◆ Exercise objective ◆
Reproduce each line that includes the word "scene".

►

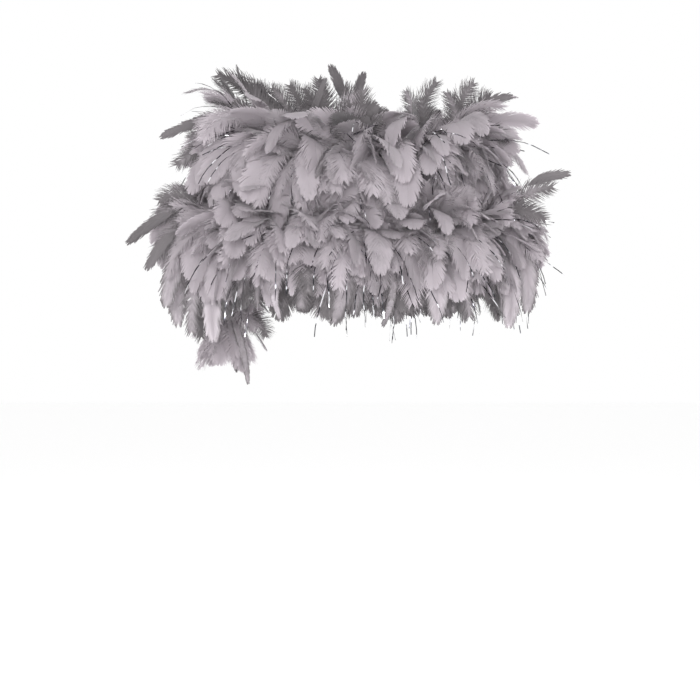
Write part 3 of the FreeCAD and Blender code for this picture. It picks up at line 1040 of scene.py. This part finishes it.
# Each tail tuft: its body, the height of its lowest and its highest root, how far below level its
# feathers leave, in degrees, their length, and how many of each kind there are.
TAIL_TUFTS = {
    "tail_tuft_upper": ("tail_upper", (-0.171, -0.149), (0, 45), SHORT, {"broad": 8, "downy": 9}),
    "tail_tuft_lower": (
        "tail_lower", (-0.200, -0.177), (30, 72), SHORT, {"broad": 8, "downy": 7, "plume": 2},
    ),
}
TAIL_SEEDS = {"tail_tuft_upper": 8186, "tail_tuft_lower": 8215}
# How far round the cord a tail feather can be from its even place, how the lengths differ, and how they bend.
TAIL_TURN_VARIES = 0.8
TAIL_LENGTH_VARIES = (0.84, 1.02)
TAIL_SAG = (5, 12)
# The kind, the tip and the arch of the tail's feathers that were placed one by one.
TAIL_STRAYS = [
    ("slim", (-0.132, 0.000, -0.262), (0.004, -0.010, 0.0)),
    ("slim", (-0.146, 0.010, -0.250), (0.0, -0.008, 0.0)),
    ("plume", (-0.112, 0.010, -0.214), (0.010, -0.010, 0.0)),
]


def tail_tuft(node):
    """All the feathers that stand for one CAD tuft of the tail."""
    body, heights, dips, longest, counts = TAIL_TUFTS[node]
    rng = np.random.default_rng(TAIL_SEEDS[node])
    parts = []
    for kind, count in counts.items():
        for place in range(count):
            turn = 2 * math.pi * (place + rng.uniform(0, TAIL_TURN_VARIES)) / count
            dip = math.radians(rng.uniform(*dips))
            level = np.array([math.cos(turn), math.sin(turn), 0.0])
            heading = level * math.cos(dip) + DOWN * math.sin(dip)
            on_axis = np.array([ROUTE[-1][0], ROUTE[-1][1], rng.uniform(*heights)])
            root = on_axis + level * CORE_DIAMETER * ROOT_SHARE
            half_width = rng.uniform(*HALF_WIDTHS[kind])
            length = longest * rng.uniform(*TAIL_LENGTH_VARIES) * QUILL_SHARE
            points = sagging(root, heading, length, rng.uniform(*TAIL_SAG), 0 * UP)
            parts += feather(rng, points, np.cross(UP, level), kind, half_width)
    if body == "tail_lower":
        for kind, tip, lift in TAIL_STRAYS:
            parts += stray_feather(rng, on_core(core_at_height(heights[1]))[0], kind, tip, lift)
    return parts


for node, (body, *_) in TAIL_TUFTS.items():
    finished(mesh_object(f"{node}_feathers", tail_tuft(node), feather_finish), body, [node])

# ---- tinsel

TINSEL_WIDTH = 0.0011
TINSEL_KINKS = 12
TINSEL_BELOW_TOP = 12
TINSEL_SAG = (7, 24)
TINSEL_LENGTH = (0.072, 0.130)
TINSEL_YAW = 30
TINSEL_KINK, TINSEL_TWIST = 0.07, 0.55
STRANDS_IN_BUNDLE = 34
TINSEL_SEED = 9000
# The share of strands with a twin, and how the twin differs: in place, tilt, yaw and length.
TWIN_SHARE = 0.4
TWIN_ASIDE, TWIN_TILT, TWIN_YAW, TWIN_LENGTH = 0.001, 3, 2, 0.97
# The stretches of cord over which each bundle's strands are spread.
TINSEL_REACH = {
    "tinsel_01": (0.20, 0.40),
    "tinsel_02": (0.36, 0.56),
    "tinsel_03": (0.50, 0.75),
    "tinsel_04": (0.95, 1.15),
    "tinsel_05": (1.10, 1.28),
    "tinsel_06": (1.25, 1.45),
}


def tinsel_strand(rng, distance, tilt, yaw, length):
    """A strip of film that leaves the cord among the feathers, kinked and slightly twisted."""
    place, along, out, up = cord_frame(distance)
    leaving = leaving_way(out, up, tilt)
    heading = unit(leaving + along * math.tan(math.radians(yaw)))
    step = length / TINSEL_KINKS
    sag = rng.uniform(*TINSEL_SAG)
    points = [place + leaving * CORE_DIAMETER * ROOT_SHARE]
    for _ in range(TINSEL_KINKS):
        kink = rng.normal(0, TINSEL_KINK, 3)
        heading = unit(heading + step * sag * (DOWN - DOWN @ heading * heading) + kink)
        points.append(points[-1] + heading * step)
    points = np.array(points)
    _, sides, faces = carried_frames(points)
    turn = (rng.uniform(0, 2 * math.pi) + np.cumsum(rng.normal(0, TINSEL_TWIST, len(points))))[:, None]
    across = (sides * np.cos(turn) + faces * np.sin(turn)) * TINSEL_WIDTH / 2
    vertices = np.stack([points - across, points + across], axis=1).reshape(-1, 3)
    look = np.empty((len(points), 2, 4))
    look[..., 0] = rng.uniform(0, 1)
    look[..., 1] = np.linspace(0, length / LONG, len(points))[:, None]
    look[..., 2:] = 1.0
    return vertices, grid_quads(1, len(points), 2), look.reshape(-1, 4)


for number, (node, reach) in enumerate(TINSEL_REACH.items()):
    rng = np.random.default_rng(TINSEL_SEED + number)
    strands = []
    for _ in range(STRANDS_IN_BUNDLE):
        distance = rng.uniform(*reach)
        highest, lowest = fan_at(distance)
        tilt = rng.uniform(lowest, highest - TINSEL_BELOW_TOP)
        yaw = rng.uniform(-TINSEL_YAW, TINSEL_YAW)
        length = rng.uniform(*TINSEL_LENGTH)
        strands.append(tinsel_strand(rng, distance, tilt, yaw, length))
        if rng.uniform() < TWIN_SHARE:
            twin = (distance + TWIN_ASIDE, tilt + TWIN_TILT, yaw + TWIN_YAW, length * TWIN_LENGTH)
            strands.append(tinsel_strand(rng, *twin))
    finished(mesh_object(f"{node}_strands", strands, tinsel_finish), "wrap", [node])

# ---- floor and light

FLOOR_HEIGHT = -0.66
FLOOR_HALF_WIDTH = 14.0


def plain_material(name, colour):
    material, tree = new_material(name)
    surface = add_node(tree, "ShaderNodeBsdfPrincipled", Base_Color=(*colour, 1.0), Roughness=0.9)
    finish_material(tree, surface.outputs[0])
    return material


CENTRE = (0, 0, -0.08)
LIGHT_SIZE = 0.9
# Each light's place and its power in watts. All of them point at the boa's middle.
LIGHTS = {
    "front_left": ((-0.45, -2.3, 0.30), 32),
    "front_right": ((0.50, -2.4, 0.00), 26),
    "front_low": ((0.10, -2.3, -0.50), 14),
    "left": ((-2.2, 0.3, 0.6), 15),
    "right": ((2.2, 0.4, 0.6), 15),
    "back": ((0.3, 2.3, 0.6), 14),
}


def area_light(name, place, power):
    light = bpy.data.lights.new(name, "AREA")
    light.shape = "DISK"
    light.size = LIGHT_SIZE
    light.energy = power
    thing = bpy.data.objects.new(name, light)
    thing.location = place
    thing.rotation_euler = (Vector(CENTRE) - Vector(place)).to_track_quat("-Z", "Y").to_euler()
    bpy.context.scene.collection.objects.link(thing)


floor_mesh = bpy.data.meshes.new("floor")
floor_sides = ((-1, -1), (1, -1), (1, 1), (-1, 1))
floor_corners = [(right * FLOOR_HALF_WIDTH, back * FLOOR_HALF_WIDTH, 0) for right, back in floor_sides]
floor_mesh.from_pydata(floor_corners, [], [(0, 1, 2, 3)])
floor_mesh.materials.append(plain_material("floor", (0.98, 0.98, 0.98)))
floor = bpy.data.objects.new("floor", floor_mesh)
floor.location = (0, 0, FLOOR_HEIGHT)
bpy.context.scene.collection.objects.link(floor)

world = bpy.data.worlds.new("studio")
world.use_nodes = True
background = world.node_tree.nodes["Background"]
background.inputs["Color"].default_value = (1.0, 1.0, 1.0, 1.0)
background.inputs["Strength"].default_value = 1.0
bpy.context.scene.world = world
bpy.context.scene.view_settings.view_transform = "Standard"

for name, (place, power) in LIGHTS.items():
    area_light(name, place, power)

◄

◆ Answer to the task ◆
Write part 3 of the FreeCAD and Blender code for this picture. It picks up at line 1040 of scene.py. This part finishes it.
    bpy.context.scene.collection.objects.link(thing)
bpy.context.scene.collection.objects.link(floor)
bpy.context.scene.world = world
bpy.context.scene.view_settings.view_transform = "Standard"